Aim:
Beneath this instruction is a block of data; output from it exactly the lines that run from the one containing "mesh_insert();" through the one containing "cad_parts[node].hide_render = cad_parts[node].hide_viewport", inclusive.

---+---

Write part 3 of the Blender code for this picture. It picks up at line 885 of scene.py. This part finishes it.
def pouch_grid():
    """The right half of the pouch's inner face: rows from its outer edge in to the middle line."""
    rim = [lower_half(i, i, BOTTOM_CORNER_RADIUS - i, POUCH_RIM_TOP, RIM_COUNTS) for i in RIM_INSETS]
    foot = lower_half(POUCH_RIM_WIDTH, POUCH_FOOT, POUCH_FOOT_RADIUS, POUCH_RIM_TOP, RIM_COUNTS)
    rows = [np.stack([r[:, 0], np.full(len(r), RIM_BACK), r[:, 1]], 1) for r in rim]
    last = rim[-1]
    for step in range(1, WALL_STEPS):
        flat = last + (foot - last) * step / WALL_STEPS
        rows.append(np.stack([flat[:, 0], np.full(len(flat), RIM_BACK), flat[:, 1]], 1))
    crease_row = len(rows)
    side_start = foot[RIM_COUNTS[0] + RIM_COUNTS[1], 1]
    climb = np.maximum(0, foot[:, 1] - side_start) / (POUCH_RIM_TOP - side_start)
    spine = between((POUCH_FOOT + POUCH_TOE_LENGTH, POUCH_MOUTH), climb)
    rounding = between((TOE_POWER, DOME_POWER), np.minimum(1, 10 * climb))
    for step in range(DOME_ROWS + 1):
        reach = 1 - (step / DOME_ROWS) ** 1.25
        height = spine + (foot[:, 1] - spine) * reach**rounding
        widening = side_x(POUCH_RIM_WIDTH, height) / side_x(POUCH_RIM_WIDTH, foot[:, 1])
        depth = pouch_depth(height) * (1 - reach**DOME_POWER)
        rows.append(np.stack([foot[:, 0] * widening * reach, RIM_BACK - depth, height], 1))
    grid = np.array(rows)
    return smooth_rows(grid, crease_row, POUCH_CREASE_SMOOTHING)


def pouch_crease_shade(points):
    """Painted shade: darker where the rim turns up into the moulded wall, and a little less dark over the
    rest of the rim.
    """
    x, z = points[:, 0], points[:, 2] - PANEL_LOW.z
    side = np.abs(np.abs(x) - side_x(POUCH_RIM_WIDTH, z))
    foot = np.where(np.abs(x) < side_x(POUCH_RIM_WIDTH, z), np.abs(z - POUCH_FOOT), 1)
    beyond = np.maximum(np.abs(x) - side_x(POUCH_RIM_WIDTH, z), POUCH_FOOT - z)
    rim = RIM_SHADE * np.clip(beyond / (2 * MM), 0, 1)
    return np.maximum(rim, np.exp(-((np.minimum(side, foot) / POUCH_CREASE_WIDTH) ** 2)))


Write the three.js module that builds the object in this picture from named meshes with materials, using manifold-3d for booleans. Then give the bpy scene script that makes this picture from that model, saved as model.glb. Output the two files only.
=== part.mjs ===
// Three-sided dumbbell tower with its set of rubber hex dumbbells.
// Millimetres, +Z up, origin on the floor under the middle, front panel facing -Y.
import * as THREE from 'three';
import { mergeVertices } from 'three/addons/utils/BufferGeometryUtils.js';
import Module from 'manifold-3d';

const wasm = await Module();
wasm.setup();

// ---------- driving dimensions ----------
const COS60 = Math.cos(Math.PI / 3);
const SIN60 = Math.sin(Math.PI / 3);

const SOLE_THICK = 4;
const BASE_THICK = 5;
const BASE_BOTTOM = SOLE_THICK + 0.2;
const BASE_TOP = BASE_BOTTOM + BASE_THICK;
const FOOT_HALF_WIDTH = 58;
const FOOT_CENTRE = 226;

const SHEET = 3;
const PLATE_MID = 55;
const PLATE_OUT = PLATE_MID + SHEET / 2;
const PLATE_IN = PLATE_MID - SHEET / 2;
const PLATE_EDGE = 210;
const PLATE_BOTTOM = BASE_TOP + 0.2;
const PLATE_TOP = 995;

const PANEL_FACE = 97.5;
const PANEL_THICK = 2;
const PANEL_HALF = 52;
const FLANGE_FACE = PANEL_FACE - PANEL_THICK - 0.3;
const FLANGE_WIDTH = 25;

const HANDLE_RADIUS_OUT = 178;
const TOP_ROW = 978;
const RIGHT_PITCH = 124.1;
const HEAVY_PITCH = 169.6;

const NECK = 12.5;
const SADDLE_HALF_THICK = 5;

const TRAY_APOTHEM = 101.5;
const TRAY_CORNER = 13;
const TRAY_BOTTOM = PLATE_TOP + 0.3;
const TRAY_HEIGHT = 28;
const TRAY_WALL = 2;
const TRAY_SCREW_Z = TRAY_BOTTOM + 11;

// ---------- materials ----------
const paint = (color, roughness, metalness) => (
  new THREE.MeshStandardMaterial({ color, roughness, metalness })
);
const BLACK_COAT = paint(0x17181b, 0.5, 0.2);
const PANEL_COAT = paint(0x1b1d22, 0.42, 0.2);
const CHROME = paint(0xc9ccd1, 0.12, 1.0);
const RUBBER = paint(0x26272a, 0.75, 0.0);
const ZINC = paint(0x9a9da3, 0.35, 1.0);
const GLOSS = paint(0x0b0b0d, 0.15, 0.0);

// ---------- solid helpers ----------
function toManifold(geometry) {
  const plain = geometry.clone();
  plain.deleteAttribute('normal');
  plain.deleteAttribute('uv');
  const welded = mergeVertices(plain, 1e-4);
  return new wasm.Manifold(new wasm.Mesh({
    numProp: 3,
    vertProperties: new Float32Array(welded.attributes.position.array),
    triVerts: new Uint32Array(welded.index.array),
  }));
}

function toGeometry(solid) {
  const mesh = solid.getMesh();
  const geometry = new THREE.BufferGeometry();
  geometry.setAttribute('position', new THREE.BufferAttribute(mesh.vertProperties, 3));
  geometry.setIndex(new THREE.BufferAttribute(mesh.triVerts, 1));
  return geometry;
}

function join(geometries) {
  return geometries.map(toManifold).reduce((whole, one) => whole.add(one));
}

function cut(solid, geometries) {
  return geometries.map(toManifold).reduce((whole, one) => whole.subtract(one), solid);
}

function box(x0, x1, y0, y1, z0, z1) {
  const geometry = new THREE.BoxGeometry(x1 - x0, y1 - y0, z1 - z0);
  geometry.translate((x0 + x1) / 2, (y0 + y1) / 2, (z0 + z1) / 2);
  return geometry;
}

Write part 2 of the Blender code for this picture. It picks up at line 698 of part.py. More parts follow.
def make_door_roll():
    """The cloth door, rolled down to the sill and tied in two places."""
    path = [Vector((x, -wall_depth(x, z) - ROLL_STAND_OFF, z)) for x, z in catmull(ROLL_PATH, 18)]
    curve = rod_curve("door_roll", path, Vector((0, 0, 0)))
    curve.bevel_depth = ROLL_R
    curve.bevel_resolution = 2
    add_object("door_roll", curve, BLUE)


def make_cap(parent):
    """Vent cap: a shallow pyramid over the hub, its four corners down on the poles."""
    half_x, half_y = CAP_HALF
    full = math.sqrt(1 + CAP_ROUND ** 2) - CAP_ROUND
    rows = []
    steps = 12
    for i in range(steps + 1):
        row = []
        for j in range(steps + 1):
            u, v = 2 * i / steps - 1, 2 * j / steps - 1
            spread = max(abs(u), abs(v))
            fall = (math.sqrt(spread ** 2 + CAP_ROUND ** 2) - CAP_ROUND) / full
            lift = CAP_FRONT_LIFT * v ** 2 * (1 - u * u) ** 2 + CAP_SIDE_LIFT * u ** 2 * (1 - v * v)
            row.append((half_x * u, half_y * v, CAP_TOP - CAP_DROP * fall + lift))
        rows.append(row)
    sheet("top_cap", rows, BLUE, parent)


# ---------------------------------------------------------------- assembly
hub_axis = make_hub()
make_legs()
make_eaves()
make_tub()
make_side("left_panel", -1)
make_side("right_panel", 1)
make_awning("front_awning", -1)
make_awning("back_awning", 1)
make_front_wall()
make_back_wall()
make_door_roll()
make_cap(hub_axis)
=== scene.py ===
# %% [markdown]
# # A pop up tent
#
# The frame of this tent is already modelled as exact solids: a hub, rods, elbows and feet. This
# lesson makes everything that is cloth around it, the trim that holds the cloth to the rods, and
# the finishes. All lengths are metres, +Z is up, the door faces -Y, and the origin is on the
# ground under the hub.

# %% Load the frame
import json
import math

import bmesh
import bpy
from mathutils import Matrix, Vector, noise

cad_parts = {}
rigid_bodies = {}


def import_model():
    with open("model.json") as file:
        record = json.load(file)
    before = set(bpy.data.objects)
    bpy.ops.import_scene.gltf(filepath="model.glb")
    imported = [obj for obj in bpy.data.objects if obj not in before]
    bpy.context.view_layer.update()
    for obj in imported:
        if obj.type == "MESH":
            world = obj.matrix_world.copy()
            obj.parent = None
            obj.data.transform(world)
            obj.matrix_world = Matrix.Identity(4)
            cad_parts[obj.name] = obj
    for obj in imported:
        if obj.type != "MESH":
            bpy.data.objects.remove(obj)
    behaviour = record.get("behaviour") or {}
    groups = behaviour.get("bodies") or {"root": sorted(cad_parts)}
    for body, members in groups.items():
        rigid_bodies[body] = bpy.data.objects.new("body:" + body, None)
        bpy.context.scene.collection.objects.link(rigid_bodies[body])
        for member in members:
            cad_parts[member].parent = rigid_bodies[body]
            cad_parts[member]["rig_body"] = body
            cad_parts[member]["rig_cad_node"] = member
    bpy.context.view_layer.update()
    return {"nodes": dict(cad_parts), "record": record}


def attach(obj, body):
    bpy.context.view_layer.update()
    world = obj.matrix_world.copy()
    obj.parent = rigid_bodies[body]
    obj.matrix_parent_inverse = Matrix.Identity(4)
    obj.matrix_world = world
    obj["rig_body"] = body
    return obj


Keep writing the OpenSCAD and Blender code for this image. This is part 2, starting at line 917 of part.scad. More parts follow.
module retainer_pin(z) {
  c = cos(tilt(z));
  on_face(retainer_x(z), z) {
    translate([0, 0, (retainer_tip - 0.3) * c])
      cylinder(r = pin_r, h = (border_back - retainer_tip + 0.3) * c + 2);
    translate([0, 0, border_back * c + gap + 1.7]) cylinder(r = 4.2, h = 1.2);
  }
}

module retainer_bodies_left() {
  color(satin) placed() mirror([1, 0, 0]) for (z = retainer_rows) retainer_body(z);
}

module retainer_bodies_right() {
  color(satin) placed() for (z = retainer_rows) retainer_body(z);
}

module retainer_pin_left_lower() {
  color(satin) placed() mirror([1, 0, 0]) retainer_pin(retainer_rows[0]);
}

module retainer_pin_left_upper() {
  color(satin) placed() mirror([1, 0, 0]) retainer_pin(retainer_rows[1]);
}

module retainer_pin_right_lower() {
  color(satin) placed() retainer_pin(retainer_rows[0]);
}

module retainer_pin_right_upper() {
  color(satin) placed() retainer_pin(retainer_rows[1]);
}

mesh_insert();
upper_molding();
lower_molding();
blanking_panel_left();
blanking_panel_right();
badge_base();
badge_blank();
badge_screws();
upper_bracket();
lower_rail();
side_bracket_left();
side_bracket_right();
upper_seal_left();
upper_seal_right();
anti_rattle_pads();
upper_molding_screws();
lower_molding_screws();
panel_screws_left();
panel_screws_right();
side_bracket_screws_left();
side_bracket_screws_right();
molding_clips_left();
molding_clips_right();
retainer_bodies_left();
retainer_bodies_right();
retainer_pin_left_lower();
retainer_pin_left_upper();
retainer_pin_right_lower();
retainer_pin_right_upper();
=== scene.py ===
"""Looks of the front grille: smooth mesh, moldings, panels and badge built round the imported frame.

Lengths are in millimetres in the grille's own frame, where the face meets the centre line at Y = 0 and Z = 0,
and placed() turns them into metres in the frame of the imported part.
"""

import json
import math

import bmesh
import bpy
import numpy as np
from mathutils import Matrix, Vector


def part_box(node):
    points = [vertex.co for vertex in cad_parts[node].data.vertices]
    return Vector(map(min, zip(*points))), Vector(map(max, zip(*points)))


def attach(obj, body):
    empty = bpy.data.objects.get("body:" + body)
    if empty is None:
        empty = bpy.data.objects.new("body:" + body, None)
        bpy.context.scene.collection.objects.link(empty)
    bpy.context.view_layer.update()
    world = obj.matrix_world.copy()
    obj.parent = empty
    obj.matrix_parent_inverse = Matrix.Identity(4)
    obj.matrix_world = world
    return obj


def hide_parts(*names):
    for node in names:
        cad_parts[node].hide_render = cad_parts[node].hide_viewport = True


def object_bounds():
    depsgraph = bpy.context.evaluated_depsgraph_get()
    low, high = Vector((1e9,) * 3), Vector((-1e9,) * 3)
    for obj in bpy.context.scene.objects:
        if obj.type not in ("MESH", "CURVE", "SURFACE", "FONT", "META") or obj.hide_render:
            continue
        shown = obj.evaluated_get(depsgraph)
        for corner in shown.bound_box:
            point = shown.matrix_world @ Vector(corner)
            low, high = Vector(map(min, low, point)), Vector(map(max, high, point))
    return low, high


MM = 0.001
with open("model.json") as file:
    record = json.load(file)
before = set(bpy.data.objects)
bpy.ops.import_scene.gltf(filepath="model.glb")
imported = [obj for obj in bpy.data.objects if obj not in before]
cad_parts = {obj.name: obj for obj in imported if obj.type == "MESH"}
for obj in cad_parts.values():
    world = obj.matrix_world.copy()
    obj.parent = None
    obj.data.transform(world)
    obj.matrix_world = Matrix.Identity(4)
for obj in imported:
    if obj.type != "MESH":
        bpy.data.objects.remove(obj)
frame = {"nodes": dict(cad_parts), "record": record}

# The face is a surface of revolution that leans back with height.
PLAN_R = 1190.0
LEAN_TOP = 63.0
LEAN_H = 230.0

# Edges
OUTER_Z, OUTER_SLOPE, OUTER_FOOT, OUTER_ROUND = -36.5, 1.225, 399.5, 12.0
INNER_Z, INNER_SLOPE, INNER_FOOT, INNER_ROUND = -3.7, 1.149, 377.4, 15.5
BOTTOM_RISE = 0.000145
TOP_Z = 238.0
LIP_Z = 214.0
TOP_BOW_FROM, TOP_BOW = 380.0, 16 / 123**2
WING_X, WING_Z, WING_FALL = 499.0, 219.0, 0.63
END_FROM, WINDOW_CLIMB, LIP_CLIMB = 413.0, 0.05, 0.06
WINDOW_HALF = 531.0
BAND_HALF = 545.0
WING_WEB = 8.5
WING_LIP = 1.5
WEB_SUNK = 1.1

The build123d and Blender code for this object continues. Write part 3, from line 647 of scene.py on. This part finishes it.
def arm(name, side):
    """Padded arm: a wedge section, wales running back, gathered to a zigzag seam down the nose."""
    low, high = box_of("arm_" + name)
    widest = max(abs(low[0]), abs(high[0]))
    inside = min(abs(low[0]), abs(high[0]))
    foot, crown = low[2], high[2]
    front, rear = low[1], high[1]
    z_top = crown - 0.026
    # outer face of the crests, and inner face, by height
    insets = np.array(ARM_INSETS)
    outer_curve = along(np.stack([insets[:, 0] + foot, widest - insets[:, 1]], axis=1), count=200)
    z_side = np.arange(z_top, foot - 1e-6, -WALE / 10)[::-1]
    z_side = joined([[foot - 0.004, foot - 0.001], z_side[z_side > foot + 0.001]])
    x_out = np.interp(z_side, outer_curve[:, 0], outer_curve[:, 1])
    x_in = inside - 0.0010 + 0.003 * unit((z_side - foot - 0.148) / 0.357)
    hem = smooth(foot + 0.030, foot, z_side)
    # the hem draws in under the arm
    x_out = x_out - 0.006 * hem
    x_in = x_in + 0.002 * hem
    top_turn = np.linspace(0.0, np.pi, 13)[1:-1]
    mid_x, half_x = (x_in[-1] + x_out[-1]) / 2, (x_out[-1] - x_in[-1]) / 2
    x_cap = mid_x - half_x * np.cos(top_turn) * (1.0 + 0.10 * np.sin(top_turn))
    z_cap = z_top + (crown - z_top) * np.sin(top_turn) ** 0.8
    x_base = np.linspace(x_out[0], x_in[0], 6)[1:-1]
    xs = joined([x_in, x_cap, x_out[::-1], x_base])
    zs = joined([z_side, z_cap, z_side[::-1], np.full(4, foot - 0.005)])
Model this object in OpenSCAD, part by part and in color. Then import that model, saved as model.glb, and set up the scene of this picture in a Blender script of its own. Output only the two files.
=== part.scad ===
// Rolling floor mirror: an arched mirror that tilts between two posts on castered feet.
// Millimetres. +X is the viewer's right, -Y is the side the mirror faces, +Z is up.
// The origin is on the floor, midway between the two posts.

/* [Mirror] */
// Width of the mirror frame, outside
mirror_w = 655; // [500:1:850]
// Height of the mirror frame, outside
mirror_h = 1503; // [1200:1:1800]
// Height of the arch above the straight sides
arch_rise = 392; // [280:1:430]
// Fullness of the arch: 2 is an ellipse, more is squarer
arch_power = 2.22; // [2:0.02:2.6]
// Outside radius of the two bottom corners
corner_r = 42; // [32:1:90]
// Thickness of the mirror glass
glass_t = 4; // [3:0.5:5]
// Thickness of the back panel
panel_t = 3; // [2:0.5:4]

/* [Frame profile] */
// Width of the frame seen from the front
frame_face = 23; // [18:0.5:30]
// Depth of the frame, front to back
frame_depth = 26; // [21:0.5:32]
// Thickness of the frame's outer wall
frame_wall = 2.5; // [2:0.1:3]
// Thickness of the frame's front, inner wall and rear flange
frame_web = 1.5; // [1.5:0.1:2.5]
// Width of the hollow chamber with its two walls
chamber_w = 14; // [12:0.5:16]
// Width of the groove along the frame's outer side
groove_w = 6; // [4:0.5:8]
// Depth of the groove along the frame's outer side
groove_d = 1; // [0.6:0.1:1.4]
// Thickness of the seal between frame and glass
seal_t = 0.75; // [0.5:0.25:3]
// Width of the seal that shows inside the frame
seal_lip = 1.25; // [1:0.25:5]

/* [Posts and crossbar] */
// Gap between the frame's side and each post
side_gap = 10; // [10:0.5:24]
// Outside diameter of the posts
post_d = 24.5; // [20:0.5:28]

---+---

In response:
mesh_insert();
upper_molding();
lower_molding();
blanking_panel_left();
blanking_panel_right();
badge_base();
badge_blank();
badge_screws();
upper_bracket();
lower_rail();
side_bracket_left();
side_bracket_right();
upper_seal_left();
upper_seal_right();
anti_rattle_pads();
upper_molding_screws();
lower_molding_screws();
panel_screws_left();
panel_screws_right();
side_bracket_screws_left();
side_bracket_screws_right();
molding_clips_left();
molding_clips_right();
retainer_bodies_left();
retainer_bodies_right();
retainer_pin_left_lower();
retainer_pin_left_upper();
retainer_pin_right_lower();
retainer_pin_right_upper();
=== scene.py ===
"""Looks of the front grille: smooth mesh, moldings, panels and badge built round the imported frame.

Lengths are in millimetres in the grille's own frame, where the face meets the centre line at Y = 0 and Z = 0,
and placed() turns them into metres in the frame of the imported part.
"""

import json
import math

import bmesh
import bpy
import numpy as np
from mathutils import Matrix, Vector


def part_box(node):
    points = [vertex.co for vertex in cad_parts[node].data.vertices]
    return Vector(map(min, zip(*points))), Vector(map(max, zip(*points)))


def attach(obj, body):
    empty = bpy.data.objects.get("body:" + body)
    if empty is None:
        empty = bpy.data.objects.new("body:" + body, None)
        bpy.context.scene.collection.objects.link(empty)
    bpy.context.view_layer.update()
    world = obj.matrix_world.copy()
    obj.parent = empty
    obj.matrix_parent_inverse = Matrix.Identity(4)
    obj.matrix_world = world
    return obj


def hide_parts(*names):
    for node in names:
        cad_parts[node].hide_render = cad_parts[node].hide_viewport = True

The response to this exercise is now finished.